▸ What is asked: Below are some records. Reproduce them exactly from their first line through the line with "const RUNNING_GAP = 0.35;", inclusive.
## BEGIN Provided entries
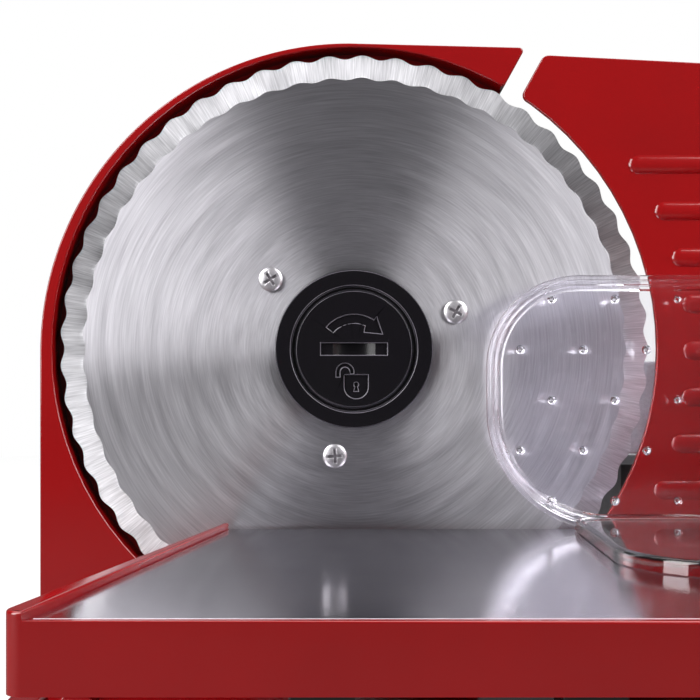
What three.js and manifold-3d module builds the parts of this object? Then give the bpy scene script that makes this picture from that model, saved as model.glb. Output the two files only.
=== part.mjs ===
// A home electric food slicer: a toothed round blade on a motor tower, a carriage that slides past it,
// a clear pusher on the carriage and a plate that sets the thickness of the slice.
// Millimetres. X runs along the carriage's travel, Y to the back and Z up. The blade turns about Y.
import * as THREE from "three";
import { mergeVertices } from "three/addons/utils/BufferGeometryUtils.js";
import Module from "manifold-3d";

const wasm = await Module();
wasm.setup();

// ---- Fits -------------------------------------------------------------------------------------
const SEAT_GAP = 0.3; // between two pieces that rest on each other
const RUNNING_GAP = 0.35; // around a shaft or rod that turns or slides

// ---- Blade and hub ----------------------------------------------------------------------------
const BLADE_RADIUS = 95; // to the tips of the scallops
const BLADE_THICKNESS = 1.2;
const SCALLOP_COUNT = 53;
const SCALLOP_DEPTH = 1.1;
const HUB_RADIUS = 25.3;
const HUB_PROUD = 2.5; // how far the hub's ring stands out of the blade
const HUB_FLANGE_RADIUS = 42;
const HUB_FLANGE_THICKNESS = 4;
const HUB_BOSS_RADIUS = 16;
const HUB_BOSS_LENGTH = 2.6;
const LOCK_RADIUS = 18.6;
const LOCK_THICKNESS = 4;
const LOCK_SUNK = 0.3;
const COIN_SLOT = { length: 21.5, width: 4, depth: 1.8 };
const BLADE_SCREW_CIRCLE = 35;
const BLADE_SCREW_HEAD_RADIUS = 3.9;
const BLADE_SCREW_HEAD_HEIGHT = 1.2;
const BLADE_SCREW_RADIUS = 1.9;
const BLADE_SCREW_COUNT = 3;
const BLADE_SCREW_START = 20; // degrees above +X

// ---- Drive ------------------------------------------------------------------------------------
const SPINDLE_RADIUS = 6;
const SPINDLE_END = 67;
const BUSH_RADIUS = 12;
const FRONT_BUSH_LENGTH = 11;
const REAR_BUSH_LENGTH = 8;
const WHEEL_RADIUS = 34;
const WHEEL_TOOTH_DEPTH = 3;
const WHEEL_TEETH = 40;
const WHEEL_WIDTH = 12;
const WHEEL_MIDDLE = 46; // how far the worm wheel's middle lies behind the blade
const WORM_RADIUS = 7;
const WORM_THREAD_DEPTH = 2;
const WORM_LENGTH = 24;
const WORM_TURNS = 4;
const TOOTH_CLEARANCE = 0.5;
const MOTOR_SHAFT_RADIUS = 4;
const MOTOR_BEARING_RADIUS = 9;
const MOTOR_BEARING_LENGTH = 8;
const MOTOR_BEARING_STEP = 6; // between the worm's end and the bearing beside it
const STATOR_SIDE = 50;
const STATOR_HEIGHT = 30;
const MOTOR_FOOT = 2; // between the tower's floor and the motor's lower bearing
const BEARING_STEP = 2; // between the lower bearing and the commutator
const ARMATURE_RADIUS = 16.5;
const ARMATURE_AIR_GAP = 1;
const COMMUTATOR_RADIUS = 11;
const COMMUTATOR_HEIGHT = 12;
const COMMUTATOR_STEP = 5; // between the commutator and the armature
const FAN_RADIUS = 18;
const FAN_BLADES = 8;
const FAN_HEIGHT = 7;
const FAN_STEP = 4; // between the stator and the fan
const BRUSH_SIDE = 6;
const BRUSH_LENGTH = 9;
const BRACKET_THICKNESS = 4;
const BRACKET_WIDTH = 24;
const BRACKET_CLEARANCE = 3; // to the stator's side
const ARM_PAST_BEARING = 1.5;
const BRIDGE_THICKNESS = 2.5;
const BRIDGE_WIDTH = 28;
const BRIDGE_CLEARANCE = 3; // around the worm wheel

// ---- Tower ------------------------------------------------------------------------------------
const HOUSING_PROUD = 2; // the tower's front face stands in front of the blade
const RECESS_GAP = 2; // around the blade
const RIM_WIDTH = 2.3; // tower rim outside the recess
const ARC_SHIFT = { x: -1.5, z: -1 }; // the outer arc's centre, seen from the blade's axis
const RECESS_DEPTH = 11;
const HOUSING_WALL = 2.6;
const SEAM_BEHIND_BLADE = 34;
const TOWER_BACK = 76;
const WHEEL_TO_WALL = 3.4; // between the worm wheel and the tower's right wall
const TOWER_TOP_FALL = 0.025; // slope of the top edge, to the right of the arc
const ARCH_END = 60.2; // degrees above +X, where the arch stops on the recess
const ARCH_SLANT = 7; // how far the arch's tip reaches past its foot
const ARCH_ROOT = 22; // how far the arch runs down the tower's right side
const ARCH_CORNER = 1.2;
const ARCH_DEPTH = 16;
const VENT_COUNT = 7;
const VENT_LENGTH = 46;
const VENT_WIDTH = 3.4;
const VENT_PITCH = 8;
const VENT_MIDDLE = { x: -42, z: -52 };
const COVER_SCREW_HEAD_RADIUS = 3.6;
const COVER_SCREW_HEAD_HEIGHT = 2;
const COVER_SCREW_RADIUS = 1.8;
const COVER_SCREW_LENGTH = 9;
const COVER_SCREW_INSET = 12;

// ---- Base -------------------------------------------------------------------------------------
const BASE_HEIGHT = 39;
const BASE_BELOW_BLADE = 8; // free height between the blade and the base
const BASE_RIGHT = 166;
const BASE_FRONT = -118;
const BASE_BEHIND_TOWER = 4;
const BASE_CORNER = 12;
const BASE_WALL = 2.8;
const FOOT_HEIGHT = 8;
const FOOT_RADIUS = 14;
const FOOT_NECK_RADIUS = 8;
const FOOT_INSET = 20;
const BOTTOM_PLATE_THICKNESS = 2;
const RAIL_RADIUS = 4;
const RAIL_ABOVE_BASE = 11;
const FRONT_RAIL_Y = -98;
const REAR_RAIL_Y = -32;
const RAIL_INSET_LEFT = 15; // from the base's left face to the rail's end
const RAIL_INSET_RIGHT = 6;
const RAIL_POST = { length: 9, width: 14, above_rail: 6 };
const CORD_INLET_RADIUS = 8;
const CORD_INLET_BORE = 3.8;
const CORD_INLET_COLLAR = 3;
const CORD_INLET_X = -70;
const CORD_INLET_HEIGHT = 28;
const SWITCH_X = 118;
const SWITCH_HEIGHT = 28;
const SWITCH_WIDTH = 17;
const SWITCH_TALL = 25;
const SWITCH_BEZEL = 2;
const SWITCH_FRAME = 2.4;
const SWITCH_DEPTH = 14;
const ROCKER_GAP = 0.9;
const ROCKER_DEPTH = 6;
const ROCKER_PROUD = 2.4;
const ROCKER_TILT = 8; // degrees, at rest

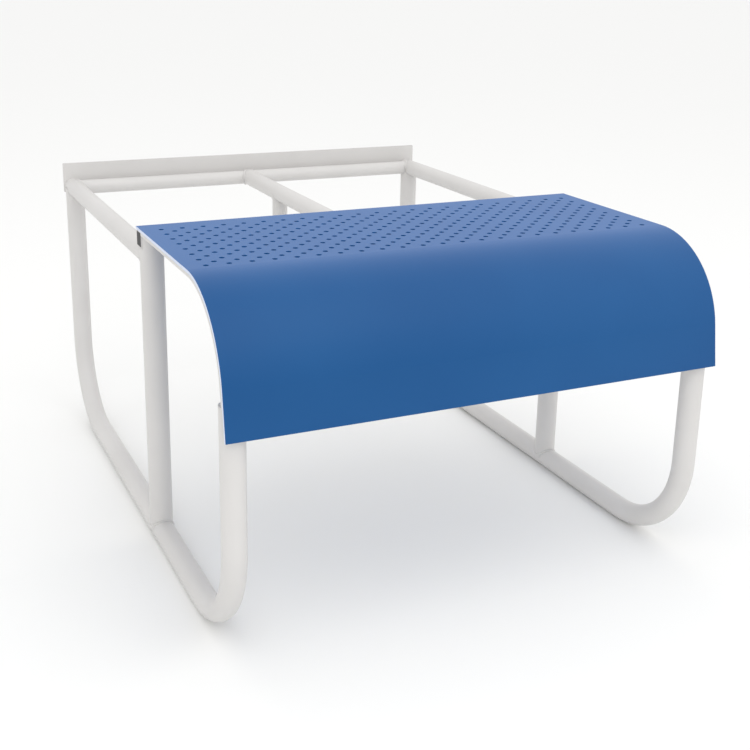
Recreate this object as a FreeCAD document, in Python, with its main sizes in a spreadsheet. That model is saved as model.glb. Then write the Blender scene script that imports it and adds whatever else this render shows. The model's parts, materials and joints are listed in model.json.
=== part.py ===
## END Provided entries
▸ Full answer:
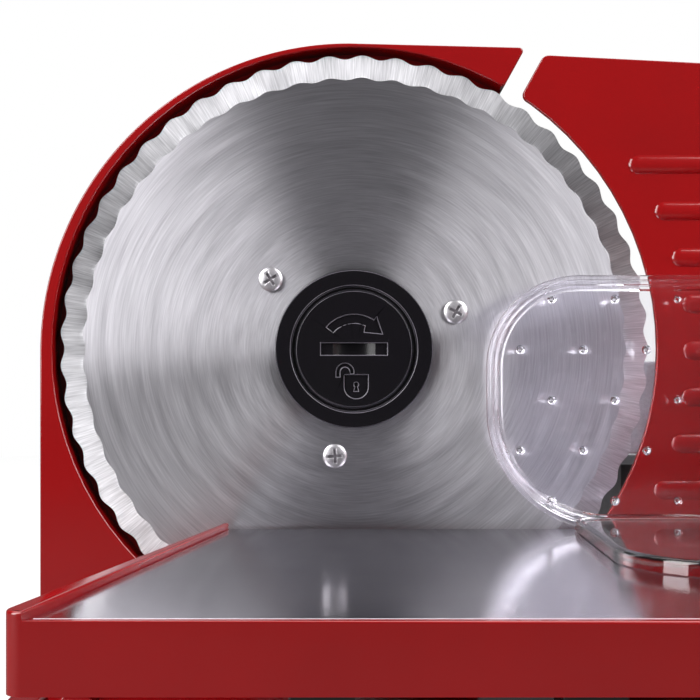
What three.js and manifold-3d module builds the parts of this object? Then give the bpy scene script that makes this picture from that model, saved as model.glb. Output the two files only.
=== part.mjs ===
// A home electric food slicer: a toothed round blade on a motor tower, a carriage that slides past it,
// a clear pusher on the carriage and a plate that sets the thickness of the slice.
// Millimetres. X runs along the carriage's travel, Y to the back and Z up. The blade turns about Y.
import * as THREE from "three";
import { mergeVertices } from "three/addons/utils/BufferGeometryUtils.js";
import Module from "manifold-3d";

const wasm = await Module();
wasm.setup();

// ---- Fits -------------------------------------------------------------------------------------
const SEAT_GAP = 0.3; // between two pieces that rest on each other
const RUNNING_GAP = 0.35; // around a shaft or rod that turns or slides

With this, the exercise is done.